▶ **OBJECTIVE**:
Count the lines that hold the string "scene". Reply with the number alone.

[Records with modeling code]
____________
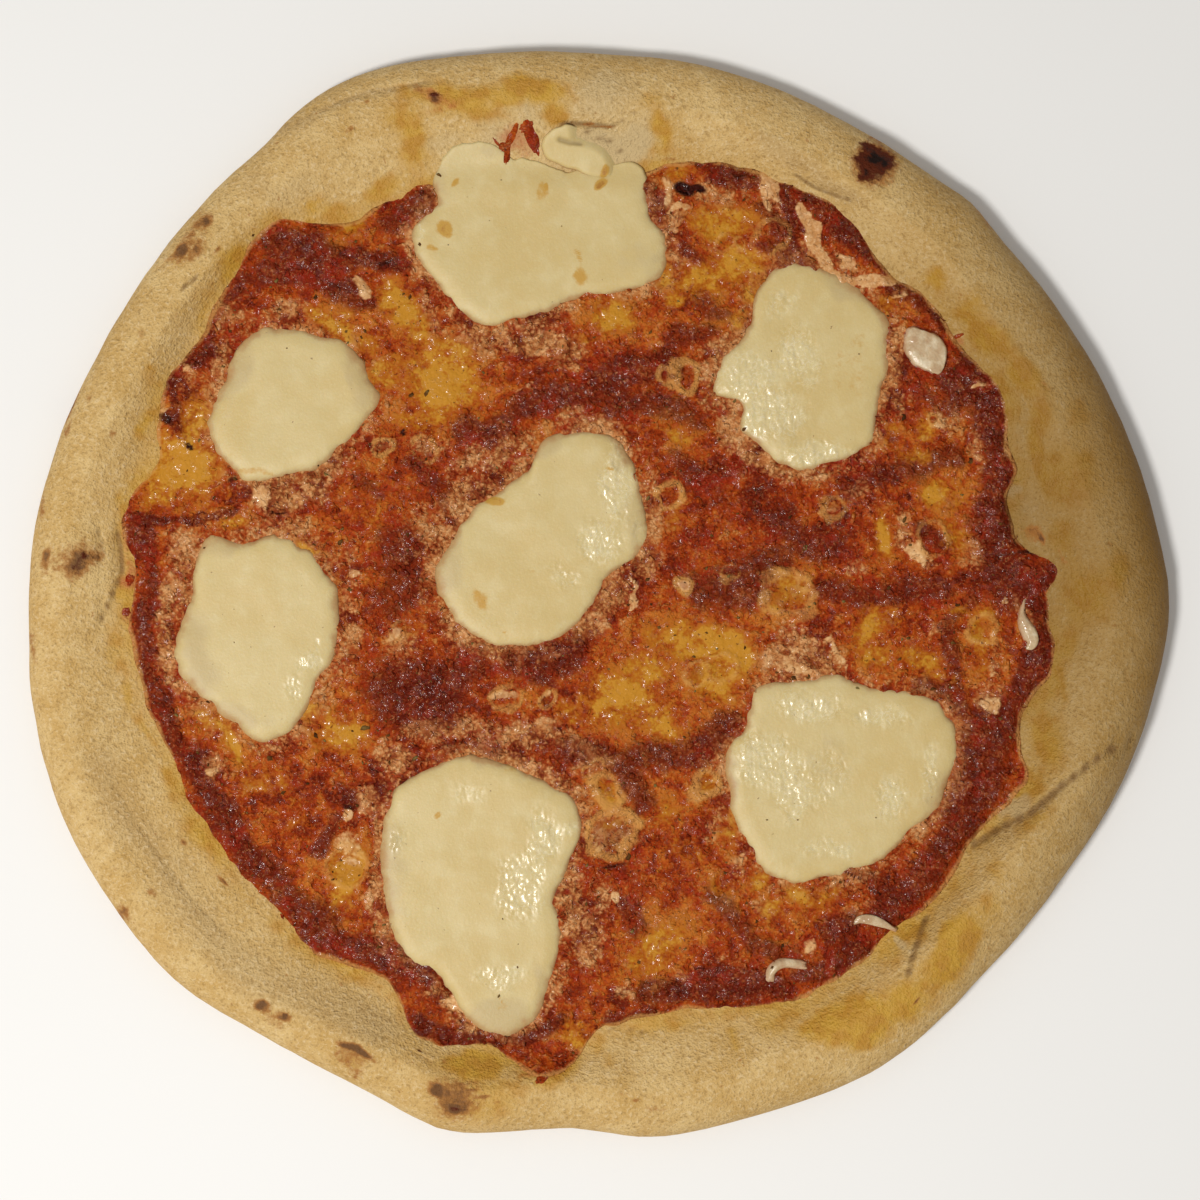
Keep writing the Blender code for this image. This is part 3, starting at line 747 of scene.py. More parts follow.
deepSauce = (  # width, strength, line
    (1.6, 1.3, 57, -86, 59, -91, 61, -99, 63, -101), (8, 0.9, -120, 18, -120, 12),
    (6, 0.84, -119, 10, -117, 0, -119, -10, -118, -22, -113, -33, -108, -42),
    (8, 0.92, -106, -43, -102, -52, -96, -61, -92, -68, -85, -75, -78, -82, -70, -85),
    (8, 1.05, -76, -88, -68, -92, -60, -92, -53, -95, -46, -99),
    (2.4, 1.1, -122, 21, -112, 19.5, -101, 21, -95, 23),
    (3.4, 1.15, -113, 57, -112, 51, -111, 45, -108, 40), (3.6, 1.15, -116, 46, -112, 44, -109, 41),
    (4, 1, -109, 61, -104, 60, -101, 64, -102, 71, -98, 77, -93, 81),
    (10, 1.15, -84, 92, -76, 91, -70, 88, -66, 87), (7, 1, -86, 84, -78, 84, -70, 80, -63, 77),
    (3.4, 1.05, -70, 80, -64, 76, -58, 75.5), (6, 1.15, -62, 87, -52, 87),
    (7, 0.8, -54, 98, -50, 100, -46, 103), (5, 1.15, 30, 110.4, 35, 109.6, 40, 108),
    (5, 1.2, 43.5, 111, 46, 108.3, 51, 106.8, 57, 103, 62, 98.6, 69, 92.6, 75, 87),
    (5.6, 1.2, 60, 99, 66.5, 94, 71, 90), (3.2, 1, 46, 108, 50, 102, 51.4, 97),
    (4, 0.9, 44, 92, 49, 88, 52, 84), (4, 0.8, -44, 30, -41, 24, -39, 19), (4, 0.7, -40, -41, -26, -40),
    (4, 1, 2, -111, 8, -112, 14, -110), (5, 1.2, 45, 107.5, 48.5, 103, 50, 98.5),
    (4, 1, 42, 100.4, 46.5, 95.6, 51, 92, 54, 87, 57, 82), (6.5, 1.2, 77, 81.6, 84, 78.5, 91, 71.5),
    (7, 1, 96, 62, 101, 55), (12, 1.15, 96, 55, 101, 51, 102, 46, 104, 42),
    (11, 1.1, 105, 33, 104, 26, 105, 18), (14, 0.95, 103, 16, 104, 6, 108, 2), (9, 1.05, 113, 5, 118, 5),
    (6, 0.95, 104, 6, 112, 0, 116, -3), (9, 1.15, 116, -6, 117, -12, 114.5, -20, 111, -26),
    (14, 1, 104, -33, 100, -42, 99, -50, 95, -58), (9, 0.95, 92, -64, 86, -72, 80, -80, 76, -84),
    (7, 1, 70, -93, 60, -97, 54, -99), (6, 0.95, 60, -88, 66, -86),
    (8, 1.1, 46, -101, 34, -102, 22, -103, 12, -104),
    (4, 1.1, -10, -112, -20, -117, -30, -116, -40, -117), (6, 1.1, -46, -113, -40, -116),
    (8, 1, -20, 49, -8, 52, 4, 55, 14, 61, 18, 62), (6, 0.8, 20, 66, 28, 68),
    (8, 0.8, 2, 48, 14, 50, 26, 46), (20, 0.95, -52, -26, -44, -28), (9, 0.75, -38, -22, -32, -16),
    (9, 0.85, 47, 19, 54, 13, 60, 13), (12, 0.95, 27, 2, 38, 1, 46, 8),
    (8, 0.75, 66, 28, 74, 30, 84, 34, 92, 37), (8, 0.8, 60, 1, 68, -2, 80, 2, 88, 2),
    (9, 1, -6, -15, -16, -19, -22, -18), (9, 0.95, -8, -41, 4, -43, 14, -42, 26, -42, 34, -34),
    (7, 0.9, 8, -47, 11, -54), (7, 1, -36, 43, -30, 41, -24, 44), (6, 0.8, -48, 34, -44, 30, -40, 28),
    (12, 0.75, -52, 12, -50, 2, -54, -2), (5, 1.1, 84, 17, 90, 14.5), (6, 0.8, 92, -10, 93, -22, 96, -32),
    (6, 0.7, 20, 35, 28, 30, 36, 33), (5, 0.95, -67, -52, -66, -56), (4, 0.9, -70, -60, -73, -68),
    (4, 0.8, 22, 90, 26, 87), (7, 0.75, 26, 76, 30, 74), (6, 0.8, 8, -80, 11, -88),
    (6, 0.8, 30, -78, 40, -90, 50, -94), (6, 0.8, 84, -24, 94, -24), (5, 0.7, 100, 4, 96, -2, 92, -6),
    (6, 0.7, 84, 52, 90, 50, 94, 50), (5, 0.85, 11, 107, 14, 103, 15, 98), (5, 0.7, -62, 30, -58, 26),
    (6, 0.7, 62, -72, 74, -76),
)  # fmt: skip
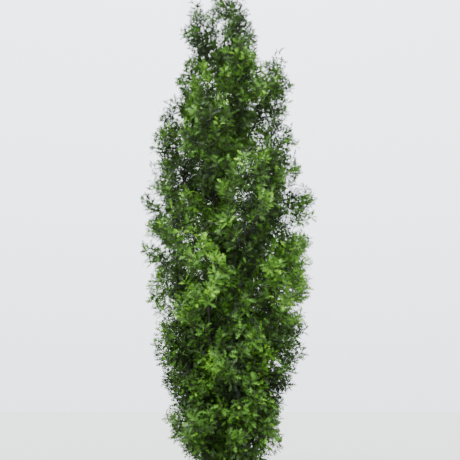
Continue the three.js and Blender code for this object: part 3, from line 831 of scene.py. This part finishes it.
wood = []
stems = [plume.stem for plume in plumes]
stem_radii = [(plume.stem_radius, STEM_TIP_RADIUS) for plume in plumes]
wood.append(laid_on_curves(stems, stem_radii, sides=9, rings=14))
twigs = [twig for plume in plumes for twig in plume.twigs]
twig_radii = [(TWIG_RADIUS, TWIG_TIP_RADIUS)] * len(twigs)
wood.append(laid_on_curves(twigs, twig_radii, sides=5, rings=4))
side_twigs = [twig for plume in plumes for twig in plume.side_twigs]
side_twig_radii = [(SIDE_TWIG_RADIUS, SHOOT_RADIUS)] * len(side_twigs)
wood.append(laid_on_curves(side_twigs, side_twig_radii, sides=3, rings=2))
twig_piece = piece_of_arrays("stems_and_twigs", wood, [young_bark])
shoots = [curve for plume in plumes for curve in plume.shoot_curves]
shoot_radii = [(SHOOT_RADIUS, SHOOT_RADIUS)] * len(shoots)
shoot_arrays = laid_on_curves(shoots, shoot_radii, sides=3, rings=1, tip=0.0)
# This year's shoots have smooth green-brown skin, with no cork on it yet.
shoot_material, tree = new_material("oak_shoot_smooth_green_brown")
skin = add_node(tree, "ShaderNodeBsdfPrincipled", {"Base Color": linear("#5f5a34"), "Roughness": 0.6})
add_node(tree, "ShaderNodeOutputMaterial", {"Surface": skin.outputs["BSDF"]})
shoot_piece = piece_of_arrays("leafy_shoots", [shoot_arrays], [shoot_material])
for piece in (twig_piece, shoot_piece):
    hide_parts(*foliage_nodes.values())

# The studio. A pale floor at ground level, a pale sky that brightens overhead, and one wide soft lamp, high
# in front on the left. The camera stands 10.5 m in front at eye height and looks up at the crown.
CAMERA_PLACE = (0.07, -10.5, 1.6)
CAMERA_PITCH = 17.85  # degrees above level
CAMERA_LENS = 42.5
CAMERA_SENSOR = 36.0
FLOOR_SIZE = 240.0
SKY_AT_HORIZON = 3.1
SKY_OVERHEAD = 5.0
SUN_STRENGTH = 4.0
SUN_WIDTH = 30  # degrees
SUN_COLOUR = (1.0, 0.97, 0.9)
SUN_TO_THE_FRONT = 38  # degrees off straight overhead
SUN_TO_THE_LEFT = 22
VIEW_REACH = 500.0

floor_made = bmesh.new()
bmesh.ops.create_grid(floor_made, x_segments=8, y_segments=8, size=FLOOR_SIZE / 2)
floor_mesh = bpy.data.meshes.new("studio_floor")
floor_made.to_mesh(floor_mesh)
floor_made.free()
# Matt pale paint, with hardly any highlight.
floor_material, tree = new_material("studio_floor_matt_paint")
paint = add_node(tree, "ShaderNodeBsdfPrincipled", {"Base Color": linear("#b9bab6"), "Roughness": 0.9})
add_node(tree, "ShaderNodeOutputMaterial", {"Surface": paint.outputs["BSDF"]})
floor_mesh.materials.append(floor_material)
floor = bpy.data.objects.new("studio_floor", floor_mesh)
bpy.context.collection.objects.link(floor)

world = bpy.data.worlds.new("pale_sky")
bpy.context.scene.world = world
world.use_nodes = True
world.node_tree.nodes.clear()
look = add_node(world.node_tree, "ShaderNodeTexCoord").outputs["Generated"]
upward = add_node(world.node_tree, "ShaderNodeSeparateXYZ", {"Vector": look}).outputs["Z"]
glow = add_node(
    world.node_tree,
    "ShaderNodeMapRange",
    {"Value": upward, "To Min": SKY_AT_HORIZON, "To Max": SKY_OVERHEAD},
).outputs["Result"]
sky = add_node(world.node_tree, "ShaderNodeBackground", {"Color": linear("#f4f8ff"), "Strength": glow})
add_node(world.node_tree, "ShaderNodeOutputWorld", {"Surface": sky.outputs["Background"]})

lamp = bpy.data.lights.new("soft_sun", "SUN")
lamp.energy = SUN_STRENGTH
lamp.angle = math.radians(SUN_WIDTH)
lamp.color = SUN_COLOUR
lamp_object = bpy.data.objects.new("soft_sun", lamp)
lamp_object.rotation_euler = (math.radians(SUN_TO_THE_FRONT), math.radians(-SUN_TO_THE_LEFT), 0.0)
bpy.context.collection.objects.link(lamp_object)

camera = bpy.data.cameras.new("camera")
camera.lens = CAMERA_LENS
camera.sensor_width = CAMERA_SENSOR
camera.clip_end = VIEW_REACH
camera_object = bpy.data.objects.new("camera", camera)
camera_object.location = CAMERA_PLACE
camera_object.rotation_euler = (math.radians(90 + CAMERA_PITCH), 0.0, 0.0)
bpy.context.collection.objects.link(camera_object)
bpy.context.scene.camera = camera_object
____________
▶ **RESULT OF THE TASK**:
4